• **WORK TO COMPLETE**: Reproduce only the lines of the material below that start at the line containing "roll = degrees(atan2(-weight.y, -weight.z))" and stop at the line containing "record = json.load(file)". Keep both end lines.

• **EXERCISE INPUT**:
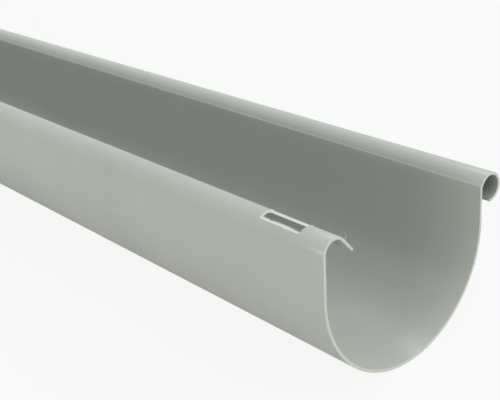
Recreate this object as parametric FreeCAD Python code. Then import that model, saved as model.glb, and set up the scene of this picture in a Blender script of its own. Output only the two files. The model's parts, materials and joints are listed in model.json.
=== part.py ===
import FreeCAD, Part
import os
from math import atan2, cos, degrees, radians, sin

# Half-round eaves gutter: one sawn length of extruded rigid PVC.
#
# The section is a single wall of even thickness. Going round it from the front: a free edge that
# curls outwards and under into a tubular bead, a short front wall, the half-round channel, a rear
# wall that stands higher than the bead, and a lip that hooks over inwards and slopes down over
# the channel. A slot is milled through the lip's crown near one end.
#
# X runs along the gutter, the bead is on the -Y side and Z is up. The gutter lies on its
# half-round as it comes to rest on a level floor, with the origin on the floor under the middle
# of its bounding box. All sizes are in millimetres and degrees.

LENGTH = 2000.0       # one sold length

BODY_WIDTH = 125.0    # over the outside of the half-round: the nominal size
WALL = 1.6            # even all round the section

BEAD_DIAMETER = 17.6  # over the outside of the curl
BEAD_HEIGHT = 20.55   # bead's axis above the half-round's axis
BEAD_TURN = 273.0     # how far the wall curls round to its free edge
FRONT_LEAN = 1.6      # the front wall leans in over the channel

LIP_HEIGHT = 32.0     # lip's crest above the half-round's axis
LIP_WIDTH = 16.0      # over the outside of the hook's bend
LIP_SLOPE = 48.5      # fall of the lip's flat, below level
LIP_FLAT = 10.3       # length of the flat past the bend

SLOT_SETBACK = 19.0   # from the end of the gutter to the slot
SLOT_LENGTH = 28.0    # along the gutter
SLOT_DEPTH = 2.4      # below the lip's crest, deep enough to open its crown

# radii of the wall's middle surface in each bend
round_radius = (BODY_WIDTH - WALL) / 2
bead_radius = (BEAD_DIAMETER - WALL) / 2
lip_radius = (LIP_WIDTH - WALL) / 2

# straight runs between the bends, from the heights above the half-round's axis
lean_rise = (round_radius + bead_radius) * sin(radians(FRONT_LEAN))
front_wall = (BEAD_HEIGHT - lean_rise) / cos(radians(FRONT_LEAN))
rear_wall = LIP_HEIGHT - LIP_WIDTH / 2


def toward(heading):
    """Unit vector in the section's plane, for a heading turned from +Y towards +Z."""
    return FreeCAD.Vector(0, cos(radians(heading)), sin(radians(heading)))


def flat_run(place, heading, length):
    """Straight run of wall: its left and right edges, where it ends and its heading there."""
    edges = []
    for side in (90, -90):
        start = place + toward(heading + side) * (WALL / 2)
        edges.append(Part.makeLine(start, start + toward(heading) * length))
    return edges, place + toward(heading) * length, heading


def bent_run(place, heading, radius, turn):
    """Bent run of wall, to the left for a positive turn: as flat_run gives a straight one."""
    inward = 90 if turn > 0 else -90
    axis = place + toward(heading + inward) * radius
    edges = []
    for reach in (radius - WALL / 2, radius + WALL / 2):
        arc = [axis + toward(heading - inward + turn * part) * reach for part in (0, 0.5, 1)]
        edges.append(Part.Arc(*arc).toShape())
    return edges, axis + toward(heading - inward + turn) * radius, heading + turn


def free_edge(place, heading):
    """Rounded edge where the wall ends."""
    left, tip, right = (place + toward(heading + side) * (WALL / 2) for side in (90, 0, -90))
    return Part.Arc(left, tip, right).toShape()


def follow(place, heading, runs):
    """Edges of a wall that goes from a place through straight and bent runs to a free edge."""
    outline = []
    for run, *sizes in runs:
        edges, place, heading = run(place, heading, *sizes)
        outline += edges
    return outline + [free_edge(place, heading)]


def section():
    """Face of the whole section, upright, with the half-round's axis at the origin."""
    up, down = 90, -90
    springing = FreeCAD.Vector(0, round_radius, 0)  # where the half-round meets the rear wall
    rear = follow(springing, up, [
        (flat_run, rear_wall),
        (bent_run, lip_radius, 90 + LIP_SLOPE),
        (flat_run, LIP_FLAT),
    ])
    front = follow(springing, down, [
        (bent_run, round_radius, -180 - FRONT_LEAN),
        (flat_run, front_wall),
        (bent_run, bead_radius, BEAD_TURN),
    ])
    return Part.Face(Part.Wire(Part.sortEdges(rear + front)[0]))


def milled_slot():
    """Cutter that planes the crown off the lip's bend over the slot's length."""
    corner = FreeCAD.Vector(SLOT_SETBACK, BODY_WIDTH / 2 - LIP_WIDTH, LIP_HEIGHT - SLOT_DEPTH)
    past_the_crest = 2 * SLOT_DEPTH
    return Part.makeBox(SLOT_LENGTH, LIP_WIDTH, past_the_crest, corner)


def at_rest(gutter):
    """The gutter rolled on its half-round until its weight hangs straight below the axis."""
    weight = gutter.CenterOfMass
    roll = degrees(atan2(-weight.y, -weight.z))
    gutter.rotate(FreeCAD.Vector(0, 0, 0), FreeCAD.Vector(1, 0, 0), roll)
    box = gutter.optimalBoundingBox(False, False)
    gutter.translate(FreeCAD.Vector(-box.Center.x, -box.Center.y, BODY_WIDTH / 2))
    return gutter


def build():
    length = section().extrude(FreeCAD.Vector(LENGTH, 0, 0))
    return at_rest(length.cut(milled_slot()).Solids[0])


gutter = build()
os.makedirs("parts", exist_ok=True)
gutter.exportStep("parts/gutter.step")

box = gutter.optimalBoundingBox(False, False)
print("gutter: %d solid, valid %s, %.0f mm3" % (len(gutter.Solids), gutter.isValid(), gutter.Volume))
print("size %.2f x %.2f x %.2f, foot at %.4f" % (box.XLength, box.YLength, box.ZLength, box.ZMin))
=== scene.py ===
import json
from math import atan2, cos, pi, radians, sin

import bpy
from mathutils import Matrix, Quaternion, Vector


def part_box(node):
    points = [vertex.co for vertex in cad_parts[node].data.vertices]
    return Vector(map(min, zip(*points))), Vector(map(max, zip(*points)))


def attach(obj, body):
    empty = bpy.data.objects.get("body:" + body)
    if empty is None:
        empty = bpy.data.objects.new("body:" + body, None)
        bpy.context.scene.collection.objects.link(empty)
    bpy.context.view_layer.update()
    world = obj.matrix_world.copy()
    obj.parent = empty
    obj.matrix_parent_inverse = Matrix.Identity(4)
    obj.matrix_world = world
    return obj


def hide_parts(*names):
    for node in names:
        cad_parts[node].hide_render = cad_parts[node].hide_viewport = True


# A sawn length of half-round eaves gutter in extruded rigid PVC. Its wall is followed round the
# section from the rear wall: up over the hooked lip, and down through the channel to the rolled
# front bead. It is modelled upright, with the half-round's axis along X at the origin, and is
# rolled last to where it rests, on its round and leaning towards the heavier bead. Sizes are in
# metres.

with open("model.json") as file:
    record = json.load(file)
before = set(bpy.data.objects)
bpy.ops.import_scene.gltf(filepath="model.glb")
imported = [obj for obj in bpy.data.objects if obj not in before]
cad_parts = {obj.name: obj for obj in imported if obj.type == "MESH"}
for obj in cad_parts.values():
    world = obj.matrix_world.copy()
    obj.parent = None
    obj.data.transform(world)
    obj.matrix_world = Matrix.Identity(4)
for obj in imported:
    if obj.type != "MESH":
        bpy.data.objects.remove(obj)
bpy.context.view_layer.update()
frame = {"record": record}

MM = 0.001
ALONG = Vector((1, 0, 0))
TOUCHING = 0.01 * MM         # two places closer than this are one

BODY_WIDTH = 125.0 * MM      # over the outside of the half-round
WALL = 1.6 * MM

BEAD_DIAMETER = 17.6 * MM    # over the outside of the curl
BEAD_HEIGHT = 20.55 * MM     # bead's axis above the half-round's axis
BEAD_TURN = radians(273.0)   # how far the wall curls round to its free edge
FRONT_LEAN = radians(1.6)    # the front wall leans in over the channel

LIP_HEIGHT = 32.0 * MM       # lip's crest above the half-round's axis
LIP_WIDTH = 16.0 * MM        # over the outside of the hook's bend
LIP_SLOPE = radians(48.5)    # fall of the lip's flat, below level
LIP_FLAT = 10.3 * MM         # length of the flat past the bend

SLOT_SETBACK = 19.0 * MM     # from the near end to the slot
SLOT_LENGTH = 28.0 * MM
SLOT_DEPTH = 2.4 * MM        # below the lip's crest

FREE_EDGE_STEPS = 6          # facets round the wall's rounded free edges
ROUND_STEPS = 96             # facets round each bend
BEAD_STEPS = 60
LIP_STEPS = 40
LENGTHS = 40                 # equal lengths that the wall is divided into
SLOT_MARGIN = 1.5 * MM       # from the slot's ends to the rings of edges beside them

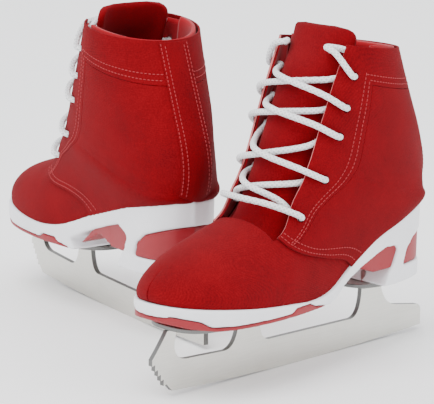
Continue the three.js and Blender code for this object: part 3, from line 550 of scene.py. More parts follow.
# %% [markdown]
# The boot is a red canvas with a slightly uneven thread, over a smoother knitted lining. The soles
# are glossy moulded plastic, dulled by handling. The steel is ground along the blade, which leaves
# fine lines, and the lace is a round white braid. Each finish is tones and a shallow bump from noise
# and sines, so it needs no pictures and holds up close.

# %% Finishes
TURN = 2 * np.pi
BRAID_REPEAT = 3.2
BRAID_STRANDS = 4


def woven(name, slot, dark, light, pitch, roughness, depth, sheen):
    """A plain weave that follows a sheet's lengths, with slubs and a faint mottle."""
    made = Finish(name, slot, Sheen_Weight=sheen, Sheen_Roughness=0.5, Specular_IOR_Level=0.1)
    u = made.axis("UV", 0) * (TURN / (pitch * MM))
    v = made.axis("UV", 1) * (TURN / (pitch * MM))
    checks = u.sin() * v.sin()
    threads = (u * 2).sin().abs() * 0.5 + (v * 2).sin().abs() * 0.5
    slubs = made.noise(900, 2.0)
    mottle = made.noise(38, 4.0, 0.6)
    made.set(Base_Color=made.mix(checks * 0.10 + slubs * 0.55 + mottle * 0.45, dark, light))
    made.set(Roughness=mottle * 0.12 + roughness)
    made.bump(checks * 0.3 + threads * 0.2 + slubs * 1.2, 0.55, depth)
    return made.material


def moulded(name, slot, dark, light, roughness, grain):
    """Moulded plastic: a fine grain, a slow change of tone and a few scuffs."""
    made = Finish(name, slot, Specular_IOR_Level=0.45)
    tone = made.noise(26, 5.0, 0.6)
    speck = made.noise(1500, 2.0)
    scuffs = (made.noise((240, 240, 40), 6.0, 0.7) - 0.6).most(0.0) * 2.0
    made.set(Base_Color=made.mix(tone + scuffs * 0.6, light, dark),
             Roughness=speck * 0.12 + scuffs * 0.5 + roughness)
    made.bump(speck + scuffs * -1.5, 0.35, grain)
    return made.material


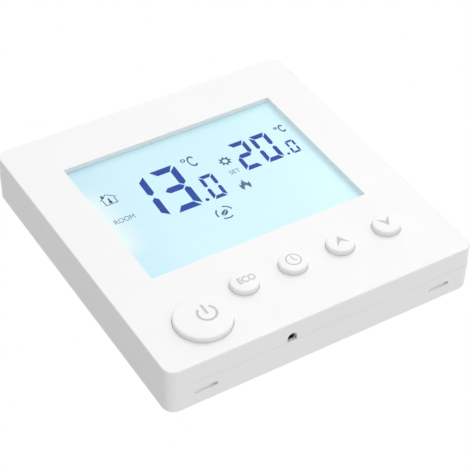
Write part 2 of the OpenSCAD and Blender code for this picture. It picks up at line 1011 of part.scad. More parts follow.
// Socket that the display unit's pins plug into
module socket_header() {
    color("#202020")
    wall_frame()
    difference() {
        block([header_w, header_d], header_pos, power_board_top, plate_t);
        header_grid(pin_hole_w, pin_end_z - 0.2, plate_t + eps);
    }
}

front_cover();
rear_shell();
case_screws();
lcd_gasket();
lcd_polariser();
lcd_front_glass();
lcd_rear_glass();
diffuser_film();
light_guide();
reflector_sheet();
backlight_leds();
lcd_frame();
zebra_strip();
main_pcb();
mcu_chip();
lcd_driver_chip();
clock_crystal();
backup_cell();
smd_resistors();
smd_capacitors();
header_base();
header_pins();
sensor_bead();
sensor_leads();
switch_bodies();
power_cap();
eco_cap();
clock_cap();
up_cap();
down_cap();
power_plunger();
eco_plunger();
clock_plunger();
up_plunger();
down_plunger();
mounting_plate();
power_box();
box_screws();
power_pcb();
pcb_screws();
terminal_block();
terminal_clamps();
terminal_screws();
relay();
transformer_core();
transformer_coil();
bulk_capacitor();
output_capacitor();
film_capacitor();
varistor();
fuse();
power_chip();
socket_header();
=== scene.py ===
# Wall thermostat. A display unit clips onto a mounting plate, and a power box behind the plate goes
# into the wall. Each mesh is drawn on its back in plan millimetres: x to the right, y up the face
# and z out of the wall. It is then stood up against the wall, which is the plane y = 0.
from math import cos, pi, radians, sin

import bmesh
import bpy
from mathutils import Matrix, Quaternion, Vector
from mathutils.geometry import intersect_point_line


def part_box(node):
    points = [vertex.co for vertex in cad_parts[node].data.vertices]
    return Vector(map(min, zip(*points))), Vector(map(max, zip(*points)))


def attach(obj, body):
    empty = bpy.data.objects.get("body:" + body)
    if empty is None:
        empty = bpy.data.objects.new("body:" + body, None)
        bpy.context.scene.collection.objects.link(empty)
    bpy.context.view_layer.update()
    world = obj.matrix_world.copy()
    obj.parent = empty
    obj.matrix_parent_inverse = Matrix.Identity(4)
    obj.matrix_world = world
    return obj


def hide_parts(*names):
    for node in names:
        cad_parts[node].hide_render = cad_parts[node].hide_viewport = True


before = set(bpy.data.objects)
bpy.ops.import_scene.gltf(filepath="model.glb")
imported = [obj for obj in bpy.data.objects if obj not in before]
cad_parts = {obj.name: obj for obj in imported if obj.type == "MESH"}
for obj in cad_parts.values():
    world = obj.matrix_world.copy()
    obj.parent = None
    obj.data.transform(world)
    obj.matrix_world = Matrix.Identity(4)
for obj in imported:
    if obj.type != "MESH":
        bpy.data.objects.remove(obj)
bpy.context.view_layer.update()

mm = 0.001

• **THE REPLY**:
    roll = degrees(atan2(-weight.y, -weight.z))
    gutter.rotate(FreeCAD.Vector(0, 0, 0), FreeCAD.Vector(1, 0, 0), roll)
    box = gutter.optimalBoundingBox(False, False)
    gutter.translate(FreeCAD.Vector(-box.Center.x, -box.Center.y, BODY_WIDTH / 2))
    return gutter


def build():
    length = section().extrude(FreeCAD.Vector(LENGTH, 0, 0))
    return at_rest(length.cut(milled_slot()).Solids[0])


gutter = build()
os.makedirs("parts", exist_ok=True)
gutter.exportStep("parts/gutter.step")

box = gutter.optimalBoundingBox(False, False)
print("gutter: %d solid, valid %s, %.0f mm3" % (len(gutter.Solids), gutter.isValid(), gutter.Volume))
print("size %.2f x %.2f x %.2f, foot at %.4f" % (box.XLength, box.YLength, box.ZLength, box.ZMin))
=== scene.py ===
import json
from math import atan2, cos, pi, radians, sin

import bpy
from mathutils import Matrix, Quaternion, Vector


def part_box(node):
    points = [vertex.co for vertex in cad_parts[node].data.vertices]
    return Vector(map(min, zip(*points))), Vector(map(max, zip(*points)))


def attach(obj, body):
    empty = bpy.data.objects.get("body:" + body)
    if empty is None:
        empty = bpy.data.objects.new("body:" + body, None)
        bpy.context.scene.collection.objects.link(empty)
    bpy.context.view_layer.update()
    world = obj.matrix_world.copy()
    obj.parent = empty
    obj.matrix_parent_inverse = Matrix.Identity(4)
    obj.matrix_world = world
    return obj


def hide_parts(*names):
    for node in names:
        cad_parts[node].hide_render = cad_parts[node].hide_viewport = True


# A sawn length of half-round eaves gutter in extruded rigid PVC. Its wall is followed round the
# section from the rear wall: up over the hooked lip, and down through the channel to the rolled
# front bead. It is modelled upright, with the half-round's axis along X at the origin, and is
# rolled last to where it rests, on its round and leaning towards the heavier bead. Sizes are in
# metres.

with open("model.json") as file:
    record = json.load(file)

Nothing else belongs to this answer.